Getting into his LGBTQ community work in Bangladesh (and, effectively, the LGBTQ international community), he wrote and attempted to incite change in his country in many ways. Most notably, Mannan suggested his LGBTQ peers live in the “comfortable closet,” to be safely out.

A country where the predominant religions identify a same sex lover as a sinner, the law of the land as a criminal; social norms as a pervert; culture as “imported”-how should life be for LGBTs in Bangladesh? For me, it’s like living in a ‘comfortable closet’. Comfortable because it is actually ‘easy’ when it comes to ‘doing it’; the culture and social norms are so focused on preventing heterosexual acts between unmarried couples: man-to-man or woman-to-woman sexual acts go almost unnoticed. Even in some more conservative regions homosexual acts between teenage boys is seen as the ‘safer’ way of exploring sexuality; so as long as they get married in their adulthood, no one cares much. However, it’s a closet!

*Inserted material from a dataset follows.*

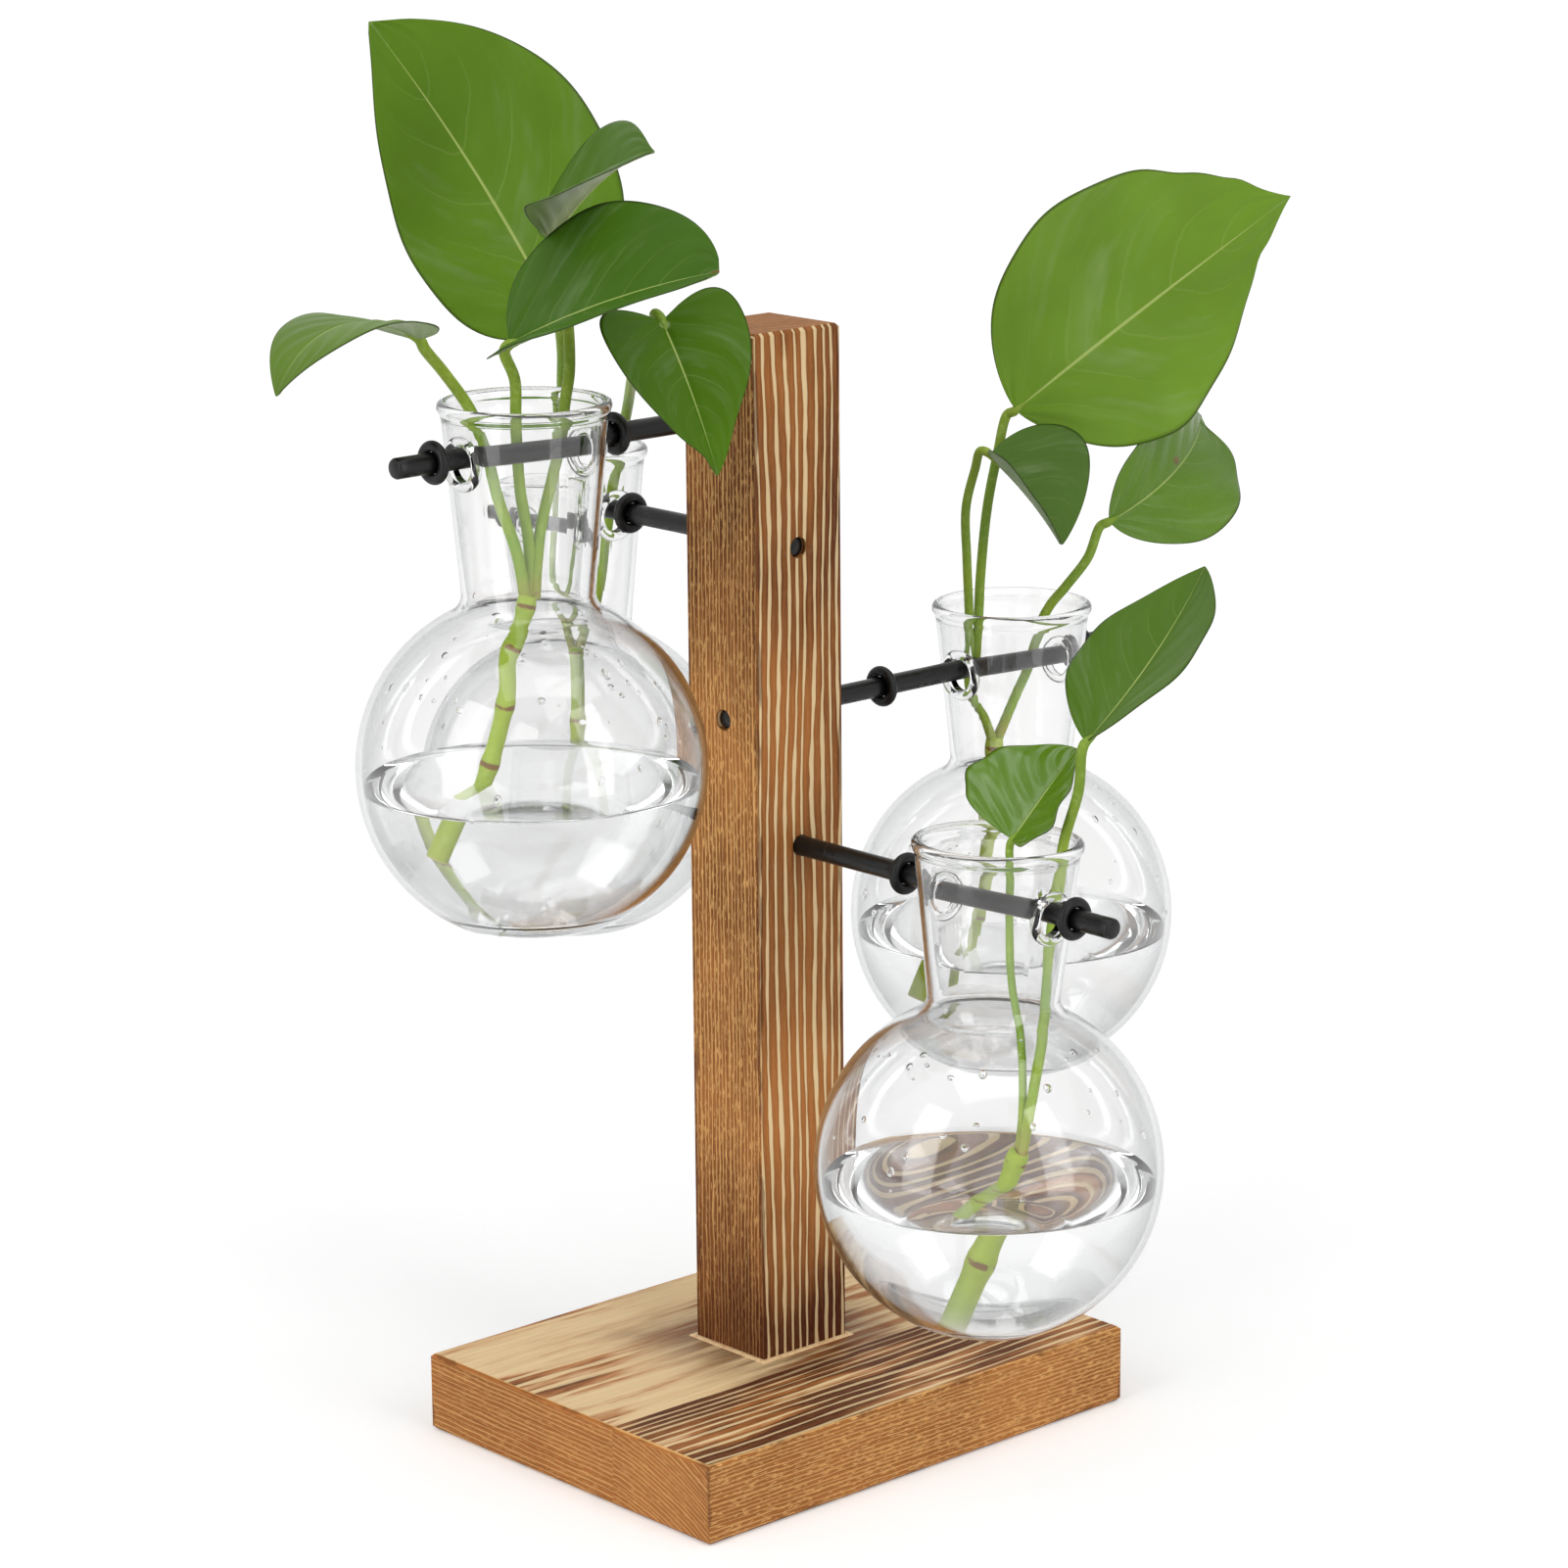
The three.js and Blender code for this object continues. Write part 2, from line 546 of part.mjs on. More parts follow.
screwPlaces.forEach((x, i) => {
  addPiece(i === 0 ? 'left_screw' : 'right_screw', screwAt(x, screwRecess, 0), finishes.screwSteel);
});

export default group;
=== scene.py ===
"""Looks of a hydroponic vase: a torched wooden post and board, black rods with rubber rings, and four blown
flasks of water with leafy cuttings. Sizes are metres unless a name says mm. It is laid out as an add-on and
runs as a script."""

import json
import math

import bmesh
import bpy
import numpy as np
from mathutils import Matrix, Vector


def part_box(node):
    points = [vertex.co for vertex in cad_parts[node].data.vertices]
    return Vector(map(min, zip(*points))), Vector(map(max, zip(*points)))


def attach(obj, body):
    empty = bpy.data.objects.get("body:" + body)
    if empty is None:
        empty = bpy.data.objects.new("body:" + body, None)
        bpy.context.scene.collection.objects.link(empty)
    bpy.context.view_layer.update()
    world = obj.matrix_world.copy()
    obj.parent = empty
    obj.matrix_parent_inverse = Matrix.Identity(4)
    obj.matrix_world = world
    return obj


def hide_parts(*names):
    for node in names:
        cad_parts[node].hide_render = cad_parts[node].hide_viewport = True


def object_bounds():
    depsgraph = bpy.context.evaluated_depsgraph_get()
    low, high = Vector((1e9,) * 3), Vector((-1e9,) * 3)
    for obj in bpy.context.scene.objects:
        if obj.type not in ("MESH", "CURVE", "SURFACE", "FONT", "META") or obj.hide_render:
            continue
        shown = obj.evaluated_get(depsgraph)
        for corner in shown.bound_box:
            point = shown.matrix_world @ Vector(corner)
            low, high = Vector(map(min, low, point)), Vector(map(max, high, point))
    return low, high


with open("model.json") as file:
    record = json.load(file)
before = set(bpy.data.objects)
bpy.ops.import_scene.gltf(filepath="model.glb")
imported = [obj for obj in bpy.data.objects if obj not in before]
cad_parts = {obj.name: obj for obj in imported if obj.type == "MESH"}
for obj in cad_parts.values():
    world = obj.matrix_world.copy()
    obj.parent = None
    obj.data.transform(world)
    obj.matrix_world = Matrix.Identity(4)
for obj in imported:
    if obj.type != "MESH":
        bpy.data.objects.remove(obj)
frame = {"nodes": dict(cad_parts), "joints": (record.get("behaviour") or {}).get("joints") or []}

bl_info = {
    "name": "Hydroponic vase",
    "version": (1, 0, 0),
    "blender": (4, 5, 0),
    "location": "3D View > Sidebar > Vase",
    "description": "Dresses the packed hydroponic vase: wood, rods, rings, glass, water and cuttings",
    "category": "Object",
}

MM = 0.001
CAD_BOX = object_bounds()

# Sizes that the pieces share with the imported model, in millimetres
BULB_RADIUS = 41.5
GLASS_WALL = 1.5
FLOOR_THICKNESS = 2.4
THROAT_RADIUS = 15.7
MOUTH_RADIUS = 19.6
BEAD_HEIGHT = 3.2
BEAD_RADIUS = 0.8
EYE_RADIUS = 4.25
EYE_HEIGHT = -1.45
LIP_RADIUS = 1.3
STEM_REST = 0.4
LEAF_THICKNESS = 0.8
LEAF_SEAT = 0.55
RING_SECTION = 1.3
RING_MIDDLE = 3.86
GLUE_LINE = -17.5

# Sides of the meshes' rounds
FLASK_SIDES = 96
SMALL_SIDES = 48

# Each flask, measured from the rod's axis at the flask's middle: the rim above it, the bulb's centre below
# it, the radius of its flat foot, and the degrees that it hangs off plumb about the rod's outward direction.
FLASKS = {
    "upper_left": {"out": (-1, 0, 0), "rim_rise": 11.2, "bulb_drop": 75.8, "foot": 19, "lean": 0},
    "upper_rear": {"out": (0, 1, 0), "rim_rise": 13.9, "bulb_drop": 72, "foot": 16, "lean": 0},
    "lower_right": {"out": (1, 0, 0), "rim_rise": 14.7, "bulb_drop": 66.8, "foot": 16, "lean": 0},
    "lower_front": {"out": (0, -1, 0), "rim_rise": 14.2, "bulb_drop": 65.4, "foot": 14, "lean": -2},
}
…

The piece specifically speaks to working against BPC 377, a law that criminalizes homosexuality. He refers to it as, “a sleeping monster no one dares to wake.” It’s a great read if you have not heard about these issues abroad.

Similarly, Mannan was interviewed last year about the second LGBTQ Pride March in Dhaka. Mannan speaks about what it was like to start a Pride March in an unlikely territory and, despite there being “no issues” with what they were doing, there were surely issues.

Because of almost no visibility of LGBTQ people, the Bangladeshi perception of the issue is limited to that of hijras, and thus very limited/sporadic incidences of harassments or legal cases. It was more or less after the news of launching of Roopbaan magazine, this became a ‘public’ debate, and prior it was limited to scholarly or online debates. For most, no matter how many times you’d refer to WHO’s proclamation of homosexuality as natural and normal, or decriminalization of homosexuality in many countries, or equality of Queer people, they’ll shut you up with the stories of Lot and Gomorrah, and how homosexuality is the sin of all sins.

This too is an important read and shines light on something related to the now: Bengali Year, that April is the month of a new year, which is when we can assume the Pride marches happened. As the story noted from last August, “the month of April, the city of Dhaka held its second LGBTQ Pride march.” No word on if the third march happened this past month but threats loomed since last year’s march.

Xulhaz Mannan was a remarkable man and his story is highlights an issue that has gone largely unnoticed on this side of the world. For more on Mannan’s story and LGBTQ people in Bangladesh, I recommend this Guardian story on the subject. Moreover, Fusion spoke with a friend of his on the day-to-day of living out in the area.

To leave you on a light note, you can find some recent footage of him with friends doing the Canyon Swing at The Last Resort in Nepal. Rest in peace, Xulhaz.